Task
Quote the full listing word for word.

Material provided

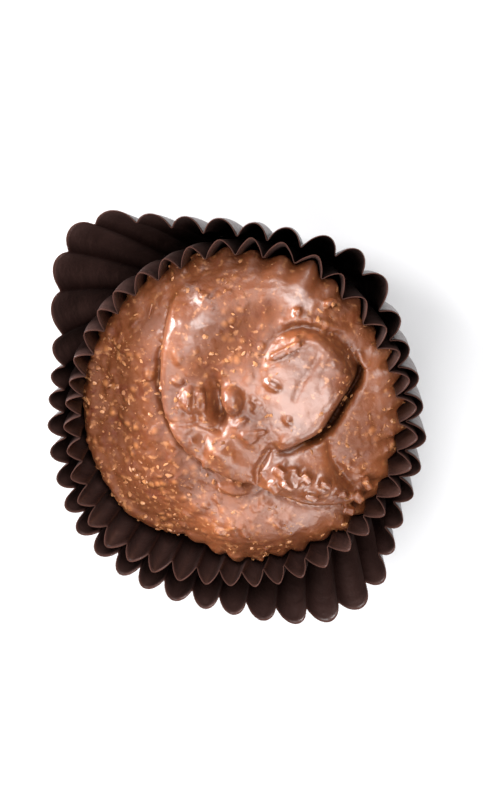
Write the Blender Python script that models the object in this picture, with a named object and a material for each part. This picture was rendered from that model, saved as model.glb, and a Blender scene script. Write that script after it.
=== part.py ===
"""A nut cluster: milk chocolate full of chopped nuts, set in two nested paper cups.

Metres, +Z up. The origin is the middle of the outer cup's base, on the surface it stands on.
+Y is the side where the poured fold runs down into the chocolate without a crease.
"""

import math
import random
from collections import namedtuple

import bmesh
import bpy
from mathutils import Matrix, Vector

MM = 0.001

# Paper cups: two of the same kind, one inside the other.
FLUTES = 40
SIDES_PER_FLUTE = 4
BASE_RADIUS = 15.6 * MM
WALL_SLANT = 20.0 * MM
WALL_SHARES = (0.0, 0.3, 0.56, 0.78, 1.0)
SWELL_RISE = 1.6  # above 1 the wall swells most in its upper half
PAPER = 0.15 * MM
PAPER_ACROSS_PLEAT = 0.24 * MM
GAP = 0.3 * MM
FLUTE_AT_BASE = 0.25 * MM
FLUTE_AT_RIM = 0.95 * MM
CREASE_ROUNDING = 0.02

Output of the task
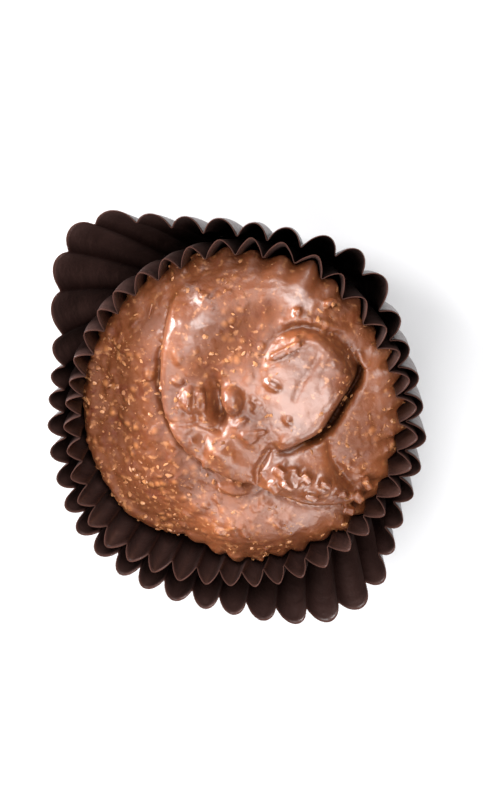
Write the Blender Python script that models the object in this picture, with a named object and a material for each part. This picture was rendered from that model, saved as model.glb, and a Blender scene script. Write that script after it.
=== part.py ===
"""A nut cluster: milk chocolate full of chopped nuts, set in two nested paper cups.

Metres, +Z up. The origin is the middle of the outer cup's base, on the surface it stands on.
+Y is the side where the poured fold runs down into the chocolate without a crease.
"""

import math
import random
from collections import namedtuple

import bmesh
import bpy
from mathutils import Matrix, Vector

MM = 0.001

# Paper cups: two of the same kind, one inside the other.
FLUTES = 40
SIDES_PER_FLUTE = 4
BASE_RADIUS = 15.6 * MM
WALL_SLANT = 20.0 * MM
WALL_SHARES = (0.0, 0.3, 0.56, 0.78, 1.0)
SWELL_RISE = 1.6  # above 1 the wall swells most in its upper half
PAPER = 0.15 * MM
PAPER_ACROSS_PLEAT = 0.24 * MM
GAP = 0.3 * MM
FLUTE_AT_BASE = 0.25 * MM
FLUTE_AT_RIM = 0.95 * MM
CREASE_ROUNDING = 0.02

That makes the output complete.